Russia Backtracks on Plan to Sink Space Station (Submitted by Tuti Kopper)

Despite earlier comments indicating the station would be sunk by 2020, a spokesperson says they hope to extend the station's life.

A watery fate may have to wait.
Russia's space agency backpedaled Thursday from an international outcry over comments by deputy head Vitaly Davydov, who said Russia planned to sink the International Space Station into the Pacific Ocean in 2020.
"The partners have agreed to continue the ISS operation until 2020. The partners will also approve an extended period of the ISS," agency press secretary Anna Vedishcheva told Russian news agency Interfax-AVN on Thursday.
At a 2010 meeting of the international science agencies that run the ship, most agreed that an "extended period" of operation was a common goal.

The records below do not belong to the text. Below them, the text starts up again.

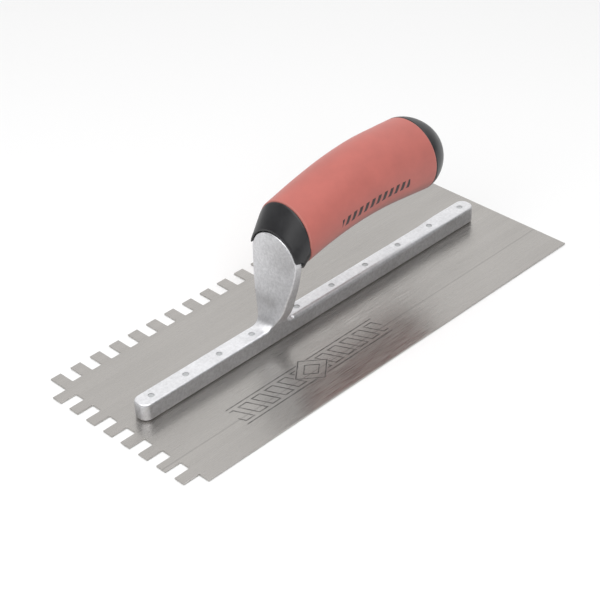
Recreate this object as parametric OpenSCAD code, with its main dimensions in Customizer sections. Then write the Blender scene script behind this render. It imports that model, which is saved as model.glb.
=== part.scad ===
// Notched finishing trowel: a steel blade toothed on one long and one short edge,
// riveted to a cast aluminium mounting whose shank carries a soft-sleeved handle.
// Origin: centre of the blade's underside. +X runs to the plain end of the blade,
// +Y to the toothed long edge, +Z up through the handle. Millimetres.

/* [Blade] */
// Length of the blade
blade_len = 279.4; // [260:0.1:320]
// Width of the blade
blade_wid = 114.3; // [100:0.1:130]
// Thickness of the blade
blade_thk = 0.8; // [0.6:0.1:1.5]

/* [Notches] */
// Width of one notch
notch_w = 6.35; // [4:0.05:8]
// Width of one tooth
tooth_w = 6.35; // [4:0.05:8]
// Depth of a notch
notch_d = 9.525; // [5:0.025:12]
// Radius in the root corners of a notch
root_r = 0.5; // [0.2:0.1:1]
// Distance from the toothed end to the first tooth of the long edge
first_long = 8.65; // [5:0.05:12]
// Distance from the toothed long edge to the first tooth of the short edge
first_short = 12.4; // [10:0.1:14]
// Notches along the long edge
long_notches = 21; // [10:1:21]
// Notches along the short edge, counting the one that opens at the corner
short_notches = 8; // [4:1:8]

/* [Mounting bar] */
// Length of the bar
bar_len = 247.6; // [240:0.1:255]
// Width of the bar
bar_wid = 10.4; // [9:0.1:14]
// Height of the bar above the blade
bar_h = 10; // [8:0.1:13]
// Distance of the bar's middle from the blade's middle
bar_shift = 1; // [0:0.1:4]
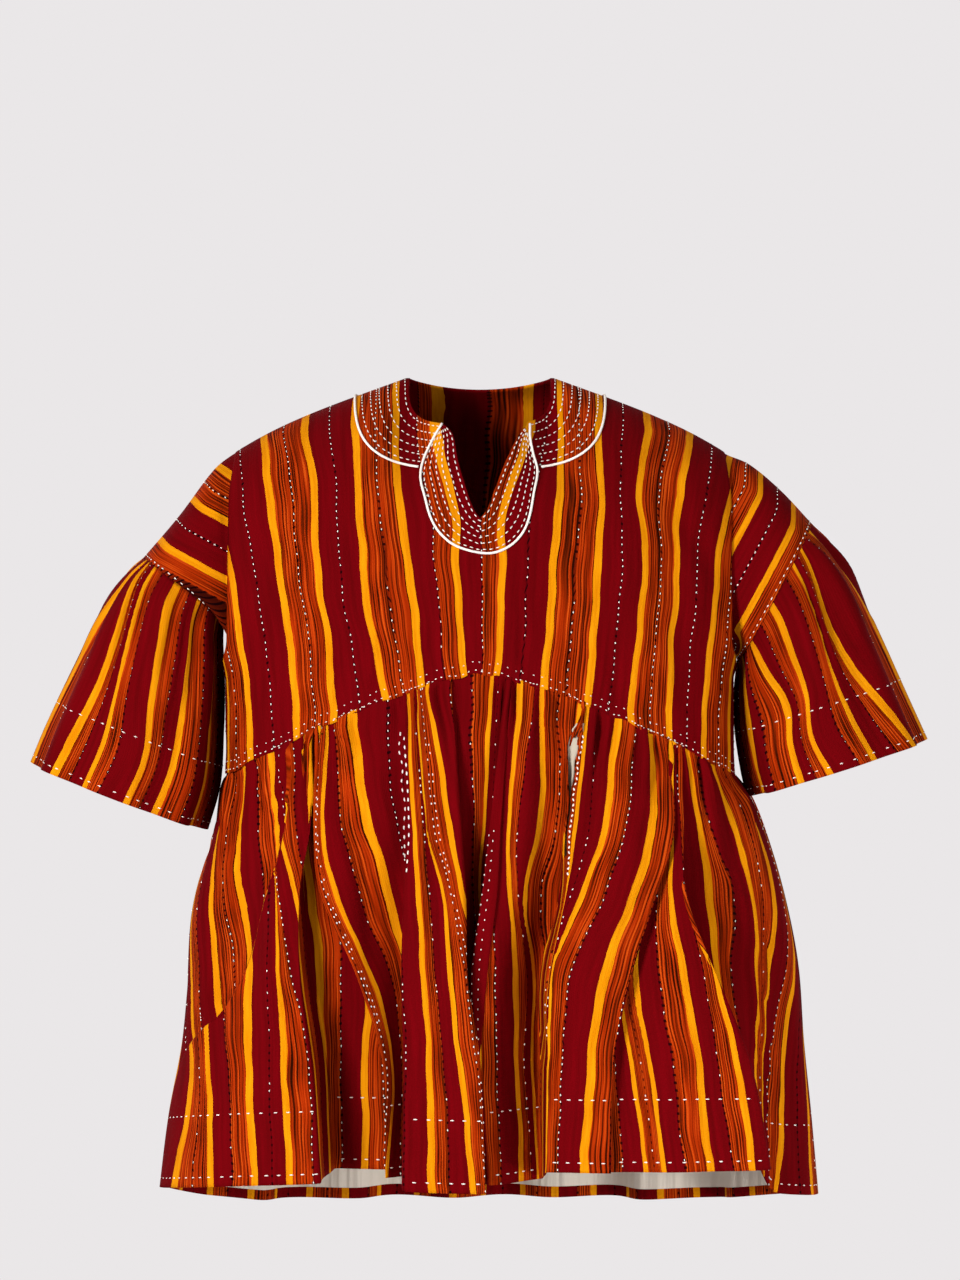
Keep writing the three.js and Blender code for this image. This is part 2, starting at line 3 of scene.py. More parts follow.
import bmesh
import bpy
import numpy as np
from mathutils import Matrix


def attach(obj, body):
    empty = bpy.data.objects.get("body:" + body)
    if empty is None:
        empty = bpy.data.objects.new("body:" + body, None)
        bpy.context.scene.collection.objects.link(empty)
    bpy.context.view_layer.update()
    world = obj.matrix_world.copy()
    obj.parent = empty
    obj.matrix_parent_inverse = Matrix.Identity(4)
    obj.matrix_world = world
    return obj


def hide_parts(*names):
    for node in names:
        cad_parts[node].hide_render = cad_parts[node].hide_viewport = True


# Fugu smock, worn: striped handwoven cotton strips sewn edge to edge, a plain yoke over a
# gathered skirt, drop shoulders with gathered sleeves. Lengths below are millimetres.
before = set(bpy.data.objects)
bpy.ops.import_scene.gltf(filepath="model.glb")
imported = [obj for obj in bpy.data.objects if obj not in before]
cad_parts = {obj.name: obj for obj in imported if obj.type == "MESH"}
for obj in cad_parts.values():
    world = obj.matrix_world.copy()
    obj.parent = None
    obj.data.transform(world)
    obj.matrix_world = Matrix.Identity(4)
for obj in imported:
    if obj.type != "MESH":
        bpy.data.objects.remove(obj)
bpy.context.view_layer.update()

clothThickness = 1.6
stripWidth = 42


def smoothstep(value, low, high):
    share = np.clip((value - low) / (high - low), 0, 1)
    return share * share * (3 - 2 * share)


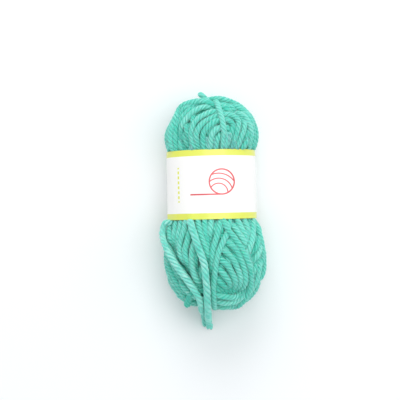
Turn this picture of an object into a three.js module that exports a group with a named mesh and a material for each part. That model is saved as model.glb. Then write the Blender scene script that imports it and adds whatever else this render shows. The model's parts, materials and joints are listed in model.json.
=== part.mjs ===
// A pull-skein ball of plied acrylic yarn in its paper band, lying on its side with its two loose ends out.
// Millimetres. +Z is up and +Y runs along the ball, away from the loose ends. The origin lies on the surface
// that the ball rests on, under the middle of the ball.
import * as THREE from "three";

// Driving sizes
const HALF_LENGTH = 65.3; // from the middle of the ball to either end
const HALF_WIDTH = 30.5; // of the plain egg shape that the turns are laid out on
const HALF_HEIGHT = 27;
const BAND_LOW_Y = -10; // the band's edges along the ball
const BAND_HIGH_Y = 31.8;
const PAPER = 1; // thickness of the band's paper as a solid sheet
const GAP = 0.35; // left between touching pieces
const LOOSE_END = { front: 4.4, side: 4.0 }; // the free ends' thickness: they aren't drawn tight

// The band's oval, constant along its height: the paper is stiff and bends one way only.
const BAND = { middleX: -0.35, middleZ: 27, halfWidth: 27.6, halfHeight: 23.6, squareness: 2.2 };

// The ball's outline, a row for each section along it: how far the yarn reaches to each side, down and up.
const SECTIONS = [
  { y: -65.3, left: 3.0, right: 3.0, low: 25, high: 25 },
  { y: -63.4, left: -15.6, right: 17.6, low: 10, high: 41 },
  { y: -60.1, left: -20.2, right: 22.0, low: 5, high: 46 },
  { y: -54.5, left: -24.6, right: 26.8, low: 1.4, high: 50.6 },
  { y: -47.7, left: -28.2, right: 30.2, low: -0.2, high: 53.6 },
  { y: -38.0, left: -30.6, right: 32.2, low: -0.7, high: 55.6 },
  { y: -28.0, left: -31.4, right: 32.6, low: -0.7, high: 56.0 },
  { y: -19.0, left: -30.0, right: 30.8, low: 0.0, high: 55.0 },
  { y: -12.9, left: -28.8, right: 28.6, low: 2.4, high: 52.4 },
  { y: 34.6, left: -28.6, right: 28.6, low: 2.0, high: 51.6 },
  { y: 41.5, left: -28.4, right: 29.4, low: -0.5, high: 53.0 },
  { y: 47.0, left: -26.8, right: 28.4, low: 0.2, high: 52.4 },
  { y: 53.0, left: -23.8, right: 26.6, low: 3.0, high: 49.6 },
  { y: 58.5, left: -20.4, right: 22.8, low: 7.4, high: 45.4 },
  { y: 62.6, left: -14.8, right: 17.0, low: 13.6, high: 40 },
  { y: 65.3, left: 1.5, right: 1.5, low: 26, high: 26 },
];
const BALL_SQUARENESS = 2.15;

// The windings, in the order in which they were laid, each a fan of turns round the ball's middle. A row gives two
// points that its first turn passes on the upper side, seen from above, and two that its last turn passes.
const WINDINGS = [
  { firstA: [-26, -20], firstB: [-14, 52], lastA: [-4, -20], lastB: [10, 56], bundles: 4, level: 0.6 },
  { firstA: [16, -50], firstB: [24, 30], lastA: [24, -30], lastB: [26, 20], bundles: 2, level: 0.6 },
  { firstA: [-18, 46], firstB: [-8, -40], lastA: [-8, 52], lastB: [6, -44], bundles: 2, level: 0.8 },
  { firstA: [22, -44], firstB: [31, -26], lastA: [25, -54], lastB: [31, -36], bundles: 2, level: 0.8 },
  { firstA: [-17, -52], firstB: [-30, -24], lastA: [-10, -56], lastB: [-26, -18], bundles: 2, level: 1.0 },
  { firstA: [-1, 20], firstB: [14, 54], lastA: [22, 30], lastB: [27, 42], bundles: 4, level: 1.1 },
  { firstA: [0, -58], firstB: [22, -56], lastA: [8, -61], lastB: [24, -52], bundles: 1, level: 1.1 },
  { firstA: [-24, 40], firstB: [-4, 58], lastA: [-20, 34], lastB: [0, 54], bundles: 2, level: 1.2 },
  { firstA: [5, -18], firstB: [6, -52], lastA: [11, -18], lastB: [22, -50], bundles: 4, level: 1.3 },
];
// Single turns that ride on top of the others
const TOP_TURNS = [
  { a: [3.4, 62], b: [7.6, 35], level: 1.9 },
  { a: [8.4, -12], b: [-0.2, -36], level: 1.9 },
  { a: [9.5, -15], b: [21.5, -38], level: 2.0 },
  { a: [25.5, -14], b: [20.4, -31], level: 1.7 },
];
const BASE_BUNDLES = 26; // bundles of turns in the all-over winding beneath
const BASE_TILT = 0.42; // its turns' lean from the ball's length, in radians on the unit sphere
const BASE_RISE = 0.5; // how much higher its last turn lies than its first
const BUNDLE_REACH = 4.4; // half the width of a bundle of turns, which takes in two or three
const TOP_TURN_REACH = 3.6;
const BUNDLE_ROUNDNESS = 1.8; // how far a bundle's crown stands above its furrows
const WOUND_DEPTH = 2.7; // the windings' depth, taken off the outline before they are raised on it
const FADE = 3; // along the ball, over which the turns flatten as they pass under the band

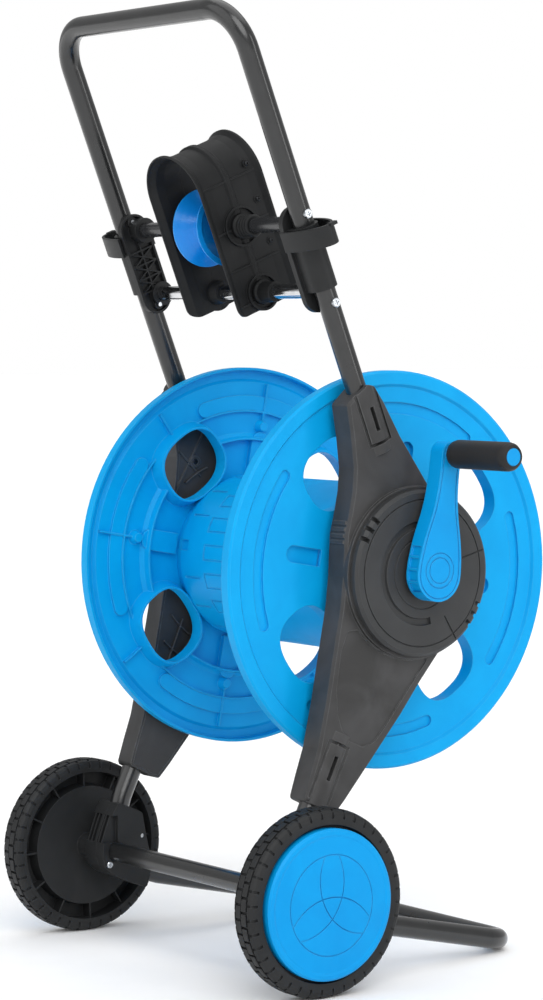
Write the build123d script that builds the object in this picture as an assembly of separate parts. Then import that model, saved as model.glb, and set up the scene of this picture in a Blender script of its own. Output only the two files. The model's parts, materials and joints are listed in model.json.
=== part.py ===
# Garden hose reel cart: a tubular frame on two wheels and a foot, a reel between two side
# panels with a crank, and a sliding hose guide with a roller between the handle legs.
# +Z is up, +X is the crank side, +Y is the side the foot reaches to. Millimetres.
import math
import os

from build123d import *

os.makedirs("parts", exist_ok=True)

# ---------------------------------------------------------------- driving dimensions
TUBE_D = 20.0            # handle and foot tube outside diameter
TUBE_WALL = 1.5          # tube wall
LEG_X = 149.6            # handle legs from the middle plane
HANDLE_LEAN = 21.7       # degrees the handle leans back
HANDLE_Y = 64.1          # handle leg axis at the reference height
HANDLE_Z = 600.0         # reference height on the handle leg
HANDLE_TOP = 327.0       # crossbar axis above the reference point, along the leg
HANDLE_FOOT = -108.0     # lower end of the leg inside the side panel
HANDLE_BEND = 42.0       # bend radius at the top corners
FOOT_X = 151.0           # foot tube legs from the middle plane
FOOT_CORNER_X = 141.0    # foot corners from the middle plane
FOOT_Y = 280.0           # crossbar of the foot in front of the axle
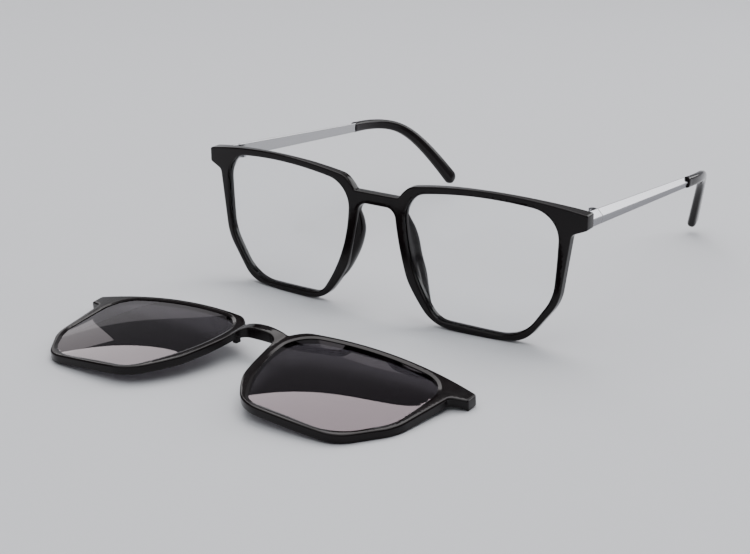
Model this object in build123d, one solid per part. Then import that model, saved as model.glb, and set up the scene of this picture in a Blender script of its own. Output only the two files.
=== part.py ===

But Vedischeva continued to stress the spacebase's ultimate fate: a watery grave at the depths of the Pacific Ocean.
"The only way to dispose of the station is to sink it," Vedishcheva said, a necessary evil required "to avoid the appearance of a large amount of space debris in orbit."
She described media reports on the Russian space agency's comments as "distorted."
After sinking hundreds of millions into construction of the space station -- billions if you include the cost of the space shuttle flights that carried the ISS modules into orbit -- knowledgeable government sources and NASA spokesmen were aghast Wednesday at Davydov's unilateral declaration of the station's fate.
"This isn't the first time I've seen Russia come out with a statement that seems to be coming out of their own stovepipes," one knowledgeable congressional representative told FoxNews.com Wednesday. "I would give it no credence at all."
"NASA would have advised us ahead of time if there were any agreement along those lines," he said.
Indeed, NASA claimed they were in talks to extend the station's services: "The partnership is currently working to certify on-orbit elements through 2028," NASA spokesman Joshua Buck told FoxNews.com.
Russian officials now claim the focus was always on the method of disposal and not about setting concrete deadlines.
The space station represents a massive, worldwide accomplishment, spanning an area the size of a football field. It has been continuously occupied for nearly 11 years, and has travelled more than 1.5 billion miles -- the equivalent of eight round trips to the Sun -- over the course of over 57,000 orbits around the Earth, NASA notes.